Daerah Tolak Raperda RTRW, Demo Mahasiswa di Depan DPRD Berakhir Ricuh.

Tolak Raperda RTRW, Demo Mahasiswa di Depan DPRD Berakhir Ricuh.

demo lamongan Tolak Raperda RTRW

Lamongan, Kabar1Lamongan.com – Demo Mahasiswa yang semula di depan gedung pemkab, karena mendengar kabar bahwa bupati di gedung DPRD maka massa mahasiswa aksi longmarch ke gedung DPRD. Demo di Gedung DPRD Lamongan, Jalan Basuki Rahmat, Kamis (23/7/2020). Mahasiswa menggugat Raperda RTRW yang tidak sesuai dengan peta wilayah. Demo kali ini diwarnai dengan gesekan dan saling dorong antara mahasiswa dengan anggota dari Polres Lamongan yang mengamankan aksi di pintu gerbang Gedung DPRD.

Aksi main dorong itu dipicu saat para mahasiswa memaksa untuk masuk gedung DPRD, sementara petugas menghalau karena hanya perwakilan mahasiswa yang diijinkan masuk sesuai permintaan Ketua DPRD Lamongan, Abdul Ghofur.
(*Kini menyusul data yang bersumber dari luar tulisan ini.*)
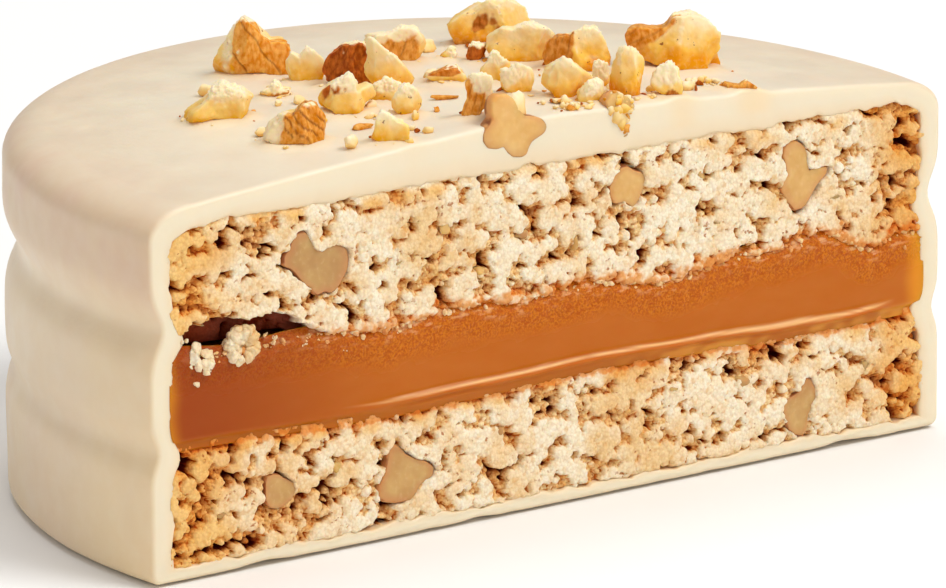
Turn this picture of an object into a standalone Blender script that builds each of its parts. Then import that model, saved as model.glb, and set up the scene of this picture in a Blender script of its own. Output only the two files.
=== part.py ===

demo lamongan Tolak Raperda RTRW

Saat situasi memanas karena oknum provokator yang melempar sandal ke arah anggota Polisi yang berjaga di gerbang gedung DPRD. Lemparan sebuah sandal berasal dari kerumunan Para mahasiswa, membuat geram Pihak Kepolisian. Rusuh mahasiswa dengan Anggota Kepolisian tidak dapat di hindari, aksi saling dorong keras pun terjadi. Massa mahasiswa pun didesak untuk keluar dari konsentrasi massa. Anggota kepolisian bergerak dengan menggunakan alat pelindung diri berupa tameng hingga membuat para mahasiswa kocar – kacir. Dan membuat beberapa Mahasiswa terjatuh, tersungkur, dan terluka.

Situasi kembali pulih setelah Kabag OPS, Kompol Slamet meminta anggota mundur melalui sound system kendaraan milik polres.

“Anggota kembali, mahasiswa itu saudara kita. Tolong anggota kembali, ” tandas Slamet, Kamis (23/7/2020).

Ketua DPRD Lamongan, Abdul Ghofur menemui pengunjuk rasa dan meminta ada perwakilan mahasiswa masuk ke ruangan untuk membahas apa yang menjadi tuntutan mahasiswa. Abdul Ghofur mengungkapkan, sejatinya Raperda RTRW ini masih dalam pembahasan.

“Kan belum diputuskan. Masak belum diputuskan saya disuruh membatalkan,” kata Ghofur.

Dikatakannya, industri harus diatur, kalau tidak di atur mereka akan liar. Namun pada Raperda RTRW itu belum diputuskan, baru sebatas dibahas.Ditolak atau tidak, kan dalam pembahasan di dalam nanti, ujar nya.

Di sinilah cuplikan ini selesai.